## Information supplied:
====

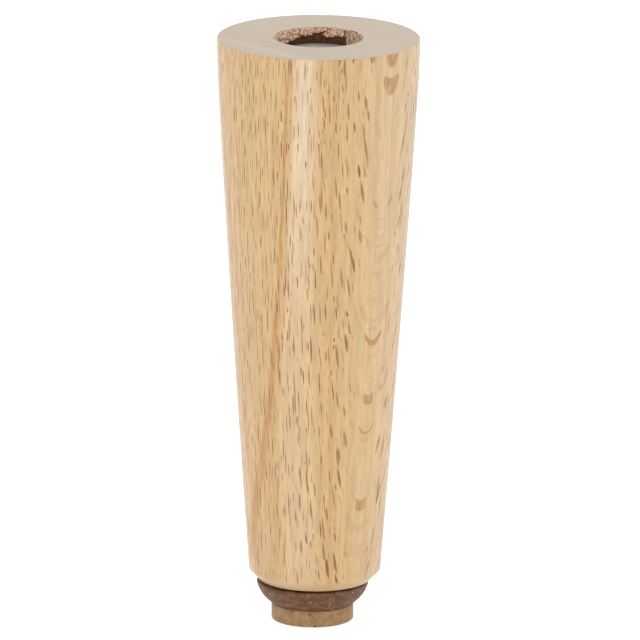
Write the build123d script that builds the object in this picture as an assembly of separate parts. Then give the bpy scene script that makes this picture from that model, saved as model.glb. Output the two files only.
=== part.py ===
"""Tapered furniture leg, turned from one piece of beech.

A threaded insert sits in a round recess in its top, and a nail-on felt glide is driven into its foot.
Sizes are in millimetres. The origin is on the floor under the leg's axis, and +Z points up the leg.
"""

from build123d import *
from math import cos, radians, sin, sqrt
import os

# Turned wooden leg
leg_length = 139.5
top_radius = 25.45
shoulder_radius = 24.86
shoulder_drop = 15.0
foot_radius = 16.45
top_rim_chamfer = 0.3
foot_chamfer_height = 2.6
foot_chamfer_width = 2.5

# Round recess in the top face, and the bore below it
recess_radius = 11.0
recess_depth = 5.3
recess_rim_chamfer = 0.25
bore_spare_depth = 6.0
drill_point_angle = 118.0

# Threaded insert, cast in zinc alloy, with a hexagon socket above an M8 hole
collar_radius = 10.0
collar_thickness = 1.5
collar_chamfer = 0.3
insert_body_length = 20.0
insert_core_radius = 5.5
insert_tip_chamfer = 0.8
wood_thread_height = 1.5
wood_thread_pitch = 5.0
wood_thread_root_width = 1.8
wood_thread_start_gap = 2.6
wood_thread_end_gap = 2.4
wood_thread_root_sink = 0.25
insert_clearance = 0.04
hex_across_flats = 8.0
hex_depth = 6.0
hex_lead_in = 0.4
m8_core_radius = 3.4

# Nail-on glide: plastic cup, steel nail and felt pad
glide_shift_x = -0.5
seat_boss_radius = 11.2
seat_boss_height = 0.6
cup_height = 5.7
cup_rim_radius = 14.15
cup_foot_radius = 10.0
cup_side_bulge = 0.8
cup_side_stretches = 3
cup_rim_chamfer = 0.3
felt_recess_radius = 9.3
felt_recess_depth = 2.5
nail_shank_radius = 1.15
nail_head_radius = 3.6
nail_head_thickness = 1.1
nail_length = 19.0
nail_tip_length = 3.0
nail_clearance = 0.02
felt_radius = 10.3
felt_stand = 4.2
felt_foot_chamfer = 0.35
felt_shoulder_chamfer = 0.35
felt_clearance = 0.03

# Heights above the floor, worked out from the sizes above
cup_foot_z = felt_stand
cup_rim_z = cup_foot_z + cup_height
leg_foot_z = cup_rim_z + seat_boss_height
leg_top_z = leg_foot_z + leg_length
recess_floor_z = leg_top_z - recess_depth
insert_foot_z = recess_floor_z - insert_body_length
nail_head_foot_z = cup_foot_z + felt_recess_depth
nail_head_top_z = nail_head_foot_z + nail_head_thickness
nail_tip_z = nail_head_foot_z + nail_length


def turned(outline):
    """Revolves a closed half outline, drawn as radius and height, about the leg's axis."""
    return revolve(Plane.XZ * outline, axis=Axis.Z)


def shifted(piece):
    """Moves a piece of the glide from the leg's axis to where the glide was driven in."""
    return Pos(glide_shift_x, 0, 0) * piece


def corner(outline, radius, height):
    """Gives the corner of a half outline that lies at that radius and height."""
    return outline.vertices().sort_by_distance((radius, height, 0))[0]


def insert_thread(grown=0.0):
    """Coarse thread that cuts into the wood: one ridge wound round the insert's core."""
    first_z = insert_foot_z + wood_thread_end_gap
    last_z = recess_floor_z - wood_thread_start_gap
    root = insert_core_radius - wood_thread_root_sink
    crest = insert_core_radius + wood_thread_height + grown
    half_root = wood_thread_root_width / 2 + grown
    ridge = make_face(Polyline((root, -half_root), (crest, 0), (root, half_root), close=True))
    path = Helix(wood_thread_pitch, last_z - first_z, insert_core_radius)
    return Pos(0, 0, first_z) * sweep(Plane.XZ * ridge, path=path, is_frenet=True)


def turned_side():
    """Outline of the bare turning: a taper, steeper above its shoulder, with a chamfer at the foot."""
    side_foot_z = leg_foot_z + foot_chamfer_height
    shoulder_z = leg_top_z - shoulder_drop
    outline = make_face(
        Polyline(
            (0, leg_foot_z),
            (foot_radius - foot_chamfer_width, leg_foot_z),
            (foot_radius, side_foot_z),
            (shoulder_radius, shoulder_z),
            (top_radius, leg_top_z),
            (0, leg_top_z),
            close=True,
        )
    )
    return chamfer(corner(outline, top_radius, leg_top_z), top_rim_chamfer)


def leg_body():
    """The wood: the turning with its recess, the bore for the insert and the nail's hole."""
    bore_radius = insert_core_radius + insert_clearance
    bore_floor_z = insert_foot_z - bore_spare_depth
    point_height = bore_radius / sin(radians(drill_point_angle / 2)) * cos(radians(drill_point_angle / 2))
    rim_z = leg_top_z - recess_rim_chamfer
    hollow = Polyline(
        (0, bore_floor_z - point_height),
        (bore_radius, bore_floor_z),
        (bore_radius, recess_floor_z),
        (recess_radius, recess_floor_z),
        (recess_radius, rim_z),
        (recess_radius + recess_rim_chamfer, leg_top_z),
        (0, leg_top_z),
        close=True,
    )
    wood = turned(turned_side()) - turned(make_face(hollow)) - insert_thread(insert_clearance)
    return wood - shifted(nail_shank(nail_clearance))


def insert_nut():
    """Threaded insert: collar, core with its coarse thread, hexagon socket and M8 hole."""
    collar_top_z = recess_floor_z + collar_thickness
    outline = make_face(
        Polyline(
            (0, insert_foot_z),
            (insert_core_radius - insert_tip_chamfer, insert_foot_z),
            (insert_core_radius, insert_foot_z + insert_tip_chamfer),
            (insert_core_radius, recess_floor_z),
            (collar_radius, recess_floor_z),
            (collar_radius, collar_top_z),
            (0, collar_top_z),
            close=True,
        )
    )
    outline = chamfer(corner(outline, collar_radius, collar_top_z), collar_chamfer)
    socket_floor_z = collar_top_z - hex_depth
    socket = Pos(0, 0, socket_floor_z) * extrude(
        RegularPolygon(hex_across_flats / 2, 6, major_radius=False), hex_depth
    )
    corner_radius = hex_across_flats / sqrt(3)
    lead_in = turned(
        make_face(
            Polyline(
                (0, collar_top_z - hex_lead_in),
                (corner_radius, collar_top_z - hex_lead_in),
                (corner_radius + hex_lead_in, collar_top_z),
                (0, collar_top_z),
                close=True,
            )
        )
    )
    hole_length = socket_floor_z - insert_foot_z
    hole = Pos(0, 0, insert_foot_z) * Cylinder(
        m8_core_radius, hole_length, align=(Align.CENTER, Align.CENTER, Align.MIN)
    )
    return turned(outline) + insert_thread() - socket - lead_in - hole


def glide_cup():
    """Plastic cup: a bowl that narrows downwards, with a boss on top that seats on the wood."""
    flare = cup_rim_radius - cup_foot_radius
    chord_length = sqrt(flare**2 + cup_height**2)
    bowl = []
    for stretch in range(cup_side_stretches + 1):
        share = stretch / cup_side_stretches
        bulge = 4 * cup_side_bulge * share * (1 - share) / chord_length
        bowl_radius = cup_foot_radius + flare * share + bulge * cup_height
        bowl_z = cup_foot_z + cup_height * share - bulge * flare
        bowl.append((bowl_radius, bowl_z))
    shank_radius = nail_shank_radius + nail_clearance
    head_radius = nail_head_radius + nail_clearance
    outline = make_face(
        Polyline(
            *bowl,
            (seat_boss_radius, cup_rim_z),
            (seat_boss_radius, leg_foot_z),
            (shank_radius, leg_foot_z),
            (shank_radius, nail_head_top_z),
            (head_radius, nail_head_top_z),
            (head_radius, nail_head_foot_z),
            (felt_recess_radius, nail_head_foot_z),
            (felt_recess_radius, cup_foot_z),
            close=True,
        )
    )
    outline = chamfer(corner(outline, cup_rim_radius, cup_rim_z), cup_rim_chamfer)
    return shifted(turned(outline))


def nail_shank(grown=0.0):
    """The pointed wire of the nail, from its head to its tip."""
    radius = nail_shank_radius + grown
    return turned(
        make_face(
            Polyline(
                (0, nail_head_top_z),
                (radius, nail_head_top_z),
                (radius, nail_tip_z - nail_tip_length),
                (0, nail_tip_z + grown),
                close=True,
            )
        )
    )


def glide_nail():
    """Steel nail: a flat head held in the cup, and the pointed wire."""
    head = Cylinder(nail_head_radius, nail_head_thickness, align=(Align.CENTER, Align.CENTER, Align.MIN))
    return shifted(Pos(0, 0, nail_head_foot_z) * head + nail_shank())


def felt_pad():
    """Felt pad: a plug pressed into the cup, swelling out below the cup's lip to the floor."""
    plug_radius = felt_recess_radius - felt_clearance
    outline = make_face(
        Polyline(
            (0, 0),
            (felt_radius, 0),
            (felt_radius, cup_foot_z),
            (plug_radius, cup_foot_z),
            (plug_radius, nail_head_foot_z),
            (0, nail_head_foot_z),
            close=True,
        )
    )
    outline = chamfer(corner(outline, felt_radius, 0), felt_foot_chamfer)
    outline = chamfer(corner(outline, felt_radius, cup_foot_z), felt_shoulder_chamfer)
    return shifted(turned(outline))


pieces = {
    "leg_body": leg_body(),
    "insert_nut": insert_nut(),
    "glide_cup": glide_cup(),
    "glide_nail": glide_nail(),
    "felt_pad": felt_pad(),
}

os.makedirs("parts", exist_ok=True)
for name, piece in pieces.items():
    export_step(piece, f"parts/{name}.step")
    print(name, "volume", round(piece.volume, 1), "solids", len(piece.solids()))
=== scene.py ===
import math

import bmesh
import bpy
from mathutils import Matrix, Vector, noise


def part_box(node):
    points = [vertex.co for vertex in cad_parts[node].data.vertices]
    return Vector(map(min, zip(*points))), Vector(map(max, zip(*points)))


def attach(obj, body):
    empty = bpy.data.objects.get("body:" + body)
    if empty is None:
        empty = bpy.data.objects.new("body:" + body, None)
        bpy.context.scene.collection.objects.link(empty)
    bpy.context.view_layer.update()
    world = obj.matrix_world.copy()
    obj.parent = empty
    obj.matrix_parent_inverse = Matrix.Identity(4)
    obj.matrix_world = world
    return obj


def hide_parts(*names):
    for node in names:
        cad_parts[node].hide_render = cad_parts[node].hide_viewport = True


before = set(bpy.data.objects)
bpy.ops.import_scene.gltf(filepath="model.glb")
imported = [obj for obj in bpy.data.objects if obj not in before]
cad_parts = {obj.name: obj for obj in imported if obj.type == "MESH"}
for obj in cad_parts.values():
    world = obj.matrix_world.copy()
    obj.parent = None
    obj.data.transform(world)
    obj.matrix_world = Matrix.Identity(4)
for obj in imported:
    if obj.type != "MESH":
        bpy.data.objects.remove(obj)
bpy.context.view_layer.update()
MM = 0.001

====

## Problem details:
Reproduce the lines exactly, taking as the first line the one with "for name, piece" and as the last line the one with "if empty is", and include nothing else.

## Output of the exercise:
for name, piece in pieces.items():
    export_step(piece, f"parts/{name}.step")
    print(name, "volume", round(piece.volume, 1), "solids", len(piece.solids()))
=== scene.py ===
import math

import bmesh
import bpy
from mathutils import Matrix, Vector, noise


def part_box(node):
    points = [vertex.co for vertex in cad_parts[node].data.vertices]
    return Vector(map(min, zip(*points))), Vector(map(max, zip(*points)))


def attach(obj, body):
    empty = bpy.data.objects.get("body:" + body)
    if empty is None:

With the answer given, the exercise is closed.